Als ich 15 Jahre alt war, kamen meine Ohren in den Genuss der finnischen Metal-Superstars Children of Bodom, deren Band sich dröhnend einen Weg durch rasante Riffs und lautstarke Solos bahnte. Finnland spielte eine ähnliche Rolle, was die Erlebnisse unzähliger Metal-Fans auf der ganzen Welt anbelangt, wie bei diesem englischen Jungen aus Manchester.
Als ich älter wurde, und meine berstende Liebe zum Heavy Metal das wurde, was es heute ist, wusste ich, dass eine Karriere im Musikjournalismus zu meiner Zukunft gehören würde. Ich reiste durch Großbritannien, um Metal-Festivals zu besuchen und die Idole zu interviewen, die ich als naiver Teenager verehrt hatte. Unterdessen wurde mein Wunsch, Finnland zu besuchen, nur noch stärker. Ein Geistesblitz, der sich vor Jahren entzündet hatte, war in meinen Gedanken gewachsen.

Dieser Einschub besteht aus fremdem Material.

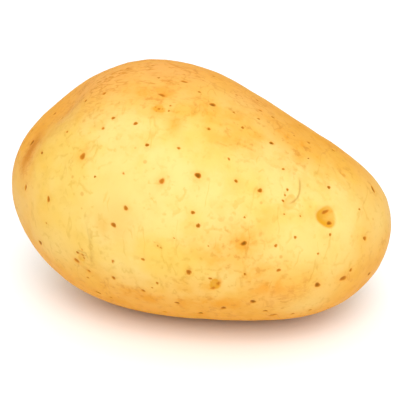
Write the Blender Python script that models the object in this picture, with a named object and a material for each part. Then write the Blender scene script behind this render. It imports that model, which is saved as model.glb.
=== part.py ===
"""One whole yellow table potato, lying on the flattened patch of skin it rests on.

Metres, +Z up. The stem end, where the tuber hung on its runner, is at -X, and the rose end, which
carries most of the eyes, is at +X. The origin is on the resting surface, under the middle of the
tuber's box. The tuber is one closed body: a sphere drawn out along X, given its section and its
bend by smooth curves from end to end, then dented, swollen and pressed flat underneath.
"""

from dataclasses import dataclass
from math import comb, exp

import bmesh
import bpy
from mathutils import Vector

# Driving dimensions. They are in millimetres, and MM turns them into Blender's metres.
MM = 0.001
LENGTH = 100.0
REST_DEPTH = 1.0

# Each curve runs from the stem end to the rose end through evenly spaced control values.
HALF_HEIGHT = (34.5, 36.5, 37.5, 26.5, 26.0, 31.5)
HALF_DEPTH = (36.5, 37.5, 38.0, 32.0, 32.0, 35.0)
LIFT = (5.0, -1.5, 8.5, 5.0, -7.0, -3.5)
ASIDE = (-2.0, 3.0, 2.0, -3.0, -2.0, 3.0)

# The sphere's subdivisions: 5 give 5,120 triangles, about 3.5 mm along an edge.
SPHERE_SUBDIVISIONS = 5

SKIN_COLOUR = (0.91, 0.58, 0.13, 1.0)
SKIN_ROUGHNESS = 0.45
SKIN_METALLIC = 0.0


@dataclass(frozen=True)
class Relief:
    """A swelling or, with a negative height, a hollow, in millimetres from the tuber's middle."""

    centre: tuple[float, float, float]
    spread: float
    height: float


RELIEF = {
    "valley_behind_stem_end": Relief(centre=(-36.0, -7.0, 26.0), spread=6.5, height=-3.0),
    "stem_hollow": Relief(centre=(-41.0, -13.0, 17.0), spread=4.5, height=-1.2),
    "shoulder": Relief(centre=(-14.0, -8.0, 32.0), spread=12.0, height=0.6),
    "slope_to_rose_end": Relief(centre=(24.0, 4.0, 22.0), spread=10.0, height=-0.5),
    "far_side_hollow": Relief(centre=(8.0, 31.0, 8.0), spread=14.0, height=-1.6),
    "far_side_swelling": Relief(centre=(-22.0, 30.0, 6.0), spread=11.0, height=1.4),
    "rose_end_swelling": Relief(centre=(30.0, 20.0, -12.0), spread=9.0, height=1.0),
    "underside_hollow": Relief(centre=(-27.0, 6.0, -22.0), spread=9.0, height=-1.0),
}


def clear_scene():
    """Remove every object that the open file holds."""
    for item in list(bpy.data.objects):
        bpy.data.objects.remove(item)


def along(controls, share):
    """Read a Bezier curve through its control values, at a share of the way from -X to +X."""
    order = len(controls) - 1
    return sum(
        comb(order, step) * share**step * (1.0 - share) ** (order - step) * control
        for step, control in enumerate(controls)
    )


def drawn_out(direction):
    """Take a point of the unit sphere to the smooth tuber, before its swellings and hollows."""
    share = (direction.x + 1.0) / 2.0
    return Vector(
        (
            direction.x * LENGTH / 2.0,
            along(ASIDE, share) + direction.y * along(HALF_DEPTH, share),
            along(LIFT, share) + direction.z * along(HALF_HEIGHT, share),
        )
    )


def relief_height(point):
    """Add up how far the swellings and hollows move a point of the tuber outwards."""
    return sum(
        relief.height * exp(-((point - Vector(relief.centre)).length_squared) / (2.0 * relief.spread**2))
        for relief in RELIEF.values()
    )


def shape_tuber(mesh):
    """Draw the sphere out into the tuber, with its swellings and hollows."""
    for vertex in mesh.verts:
        point = drawn_out(vertex.co)
        vertex.co = point + point.normalized() * relief_height(point)


def press_flat(mesh):
    """Press the lowest skin flat and stand the tuber on it, with the middle of its box over the origin."""
    rest_height = min(vertex.co.z for vertex in mesh.verts) + REST_DEPTH
    middle_x = (min(v.co.x for v in mesh.verts) + max(v.co.x for v in mesh.verts)) / 2.0
    middle_y = (min(v.co.y for v in mesh.verts) + max(v.co.y for v in mesh.verts)) / 2.0
    for vertex in mesh.verts:
        height = max(vertex.co.z - rest_height, 0.0)
        vertex.co = Vector((vertex.co.x - middle_x, vertex.co.y - middle_y, height))


def skin_material():
    """Make the plain yellow skin."""
    material = bpy.data.materials.new("yellow_skin")
    material.use_nodes = True
    surface = material.node_tree.nodes["Principled BSDF"]
    surface.inputs["Base Color"].default_value = SKIN_COLOUR
    surface.inputs["Roughness"].default_value = SKIN_ROUGHNESS
    surface.inputs["Metallic"].default_value = SKIN_METALLIC
    return material


def make_potato():
    """Model the tuber as one closed body."""
    mesh = bmesh.new()
    bmesh.ops.create_icosphere(mesh, subdivisions=SPHERE_SUBDIVISIONS, radius=1.0)
    shape_tuber(mesh)
    press_flat(mesh)
    bmesh.ops.scale(mesh, vec=Vector((MM, MM, MM)), verts=mesh.verts)
    bmesh.ops.recalc_face_normals(mesh, faces=mesh.faces)
    data = bpy.data.meshes.new("potato")
    mesh.to_mesh(data)
    mesh.free()
    data.shade_smooth()
    data.materials.append(skin_material())
    potato = bpy.data.objects.new("potato", data)
    bpy.context.collection.objects.link(potato)
    return potato


clear_scene()
make_potato()
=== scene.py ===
"""A whole yellow table potato: its skin with eyes, lenticels, flakes and stains, on a plain white floor.

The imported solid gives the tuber's size and form. The skin is modelled over it at half a millimetre: a
sphered cube is wrapped round the solid, cut finer where the marks are, then weight-painted and displaced
for every eye, scar and lenticel. The same marks are painted as attributes that the skin's colour reads.
"""

import logging
import math
from dataclasses import dataclass, field
from enum import Enum

import bpy
import numpy as np
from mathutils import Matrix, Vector
from mathutils.bvhtree import BVHTree


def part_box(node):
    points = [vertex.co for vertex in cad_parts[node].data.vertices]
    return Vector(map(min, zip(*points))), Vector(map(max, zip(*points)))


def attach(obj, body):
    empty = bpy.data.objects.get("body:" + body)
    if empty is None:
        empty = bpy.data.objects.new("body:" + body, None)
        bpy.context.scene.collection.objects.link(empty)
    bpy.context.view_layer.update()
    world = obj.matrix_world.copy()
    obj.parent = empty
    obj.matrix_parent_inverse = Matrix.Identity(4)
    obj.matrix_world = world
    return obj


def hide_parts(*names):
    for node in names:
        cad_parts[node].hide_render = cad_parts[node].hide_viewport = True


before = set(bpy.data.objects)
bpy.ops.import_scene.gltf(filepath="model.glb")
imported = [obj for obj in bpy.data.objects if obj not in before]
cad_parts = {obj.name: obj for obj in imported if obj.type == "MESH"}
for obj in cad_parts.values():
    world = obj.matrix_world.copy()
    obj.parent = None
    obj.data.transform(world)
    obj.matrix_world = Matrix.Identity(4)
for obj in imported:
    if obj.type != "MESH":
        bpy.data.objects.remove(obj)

LOG = logging.getLogger("potato")

MM = 0.001
NODE = "potato"
BODY = "root"

Colour = tuple[float, float, float]
Box = tuple[Vector, Vector]
Layers = dict[str, bpy.types.NodeSocket]

WHITE: Colour = (1.0, 1.0, 1.0)


class Paint(str, Enum):
    """The attributes that the skin's colour reads, one for each kind of mark."""

    CORK = "cork"
    # Painted shade along creases.
    CREASE = "crease"
    HALO = "halo"
    # Eye floors' stain, with painted shade in a darker ring at the edge of a recess.
    AMBER = "amber"
    RUSSET = "russet"
    # Paler skin, and painted highlights.
    PALE_AND_HIGHLIGHT = "pale"


class Relief(str, Enum):
    """The vertex groups that the skin's relief is displaced by."""

    HOLLOW = "hollow"
    BROW = "brow"
    FLAKE = "flake"
    RIM = "rim"
    PIT = "pit"


@dataclass(frozen=True)
class Place:
    """A place on the tuber, as a grower would point it out.

    Attributes:
        along: Millimetres from the tuber's middle towards the rose end.
        around: Degrees about the long axis: 0 on top, 90 on the near side, 180 underneath.
    """

    along: float
    around: float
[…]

Ich musste dieses Land kennenlernen, in dem Heavy Metal verehrt und geschätzt wird.
Tage ekstatischer Qual
Das in Helsinki beheimatete Tuska-Festival stand immer schon an der Spitze meiner „Bucket-List“. Die drei Sommertage Metal-Chaos bieten stets ein Programm, das genau meinem musikalischen Geschmack entspricht. Jetzt hatte ich es endlich zu dem Festival geschafft, dessen Name mit „Qual“ übersetzt werden kann.
Als ich durch die großen, etwas bedrohlichen Tore des Tuska-Festivals schlenderte, schrie der 15-jährige Metal-Fan in mir bereits, dass ich nach Hause gekommen sei. Auf dem Plan stand, sich 25.000 durchgeknallten Metal-Besessenen zuzugesellen, um rund 50 finnische und ausländische Bands zu erleben. Egal welches Jahr, das breite Spektrum an Gruppen kann alles beinhalten, von schwedischem Death Metal (zum Beispiel Bloodbath) bis hin zu amerikanischen Grooves (Lamb of God) und von eindruckvoller australischer Instrumentierung (Ne Obliviscaris) bis zu sentimentalen Hymnen (Alice Cooper).
Im Gegensatz zu den britischen Metal-Festivals, an denen ich seit einem halben Jahrzehnt geflissentlich teilnehme, lässt Tuska einen frischen Wind der Gelassenheit inmitten der monströsen Riffs aufkommen. Es handelt sich hier um ein Festival für die Metal-Familie.
In Jacken mit Emblemen ihrer Lieblingsbands gekleidete Familien strahlten ihre Idole an, Paare headbangten Hand in Hand, und Freunde lachten bei einem kalten finnischen Bier. Der Festivalgeist war in vollem Schwung und demonstrierte höchstwahrscheinlich die liebenswerte Persönlichkeit der Finnen.
Herzlich und hilfsbereit
Vor Antritt meiner Reise aus Manchester hatte ich gewisse Anschauungen bezüglich Finnlands. Ich erwartete ein nordisches Wunderland, in dem Heavy Metal etwas Gewöhnliches ist. Meist bestätigten sich meine Erwartungen, da Heavy Metal in Finnland weit verbreitet ist.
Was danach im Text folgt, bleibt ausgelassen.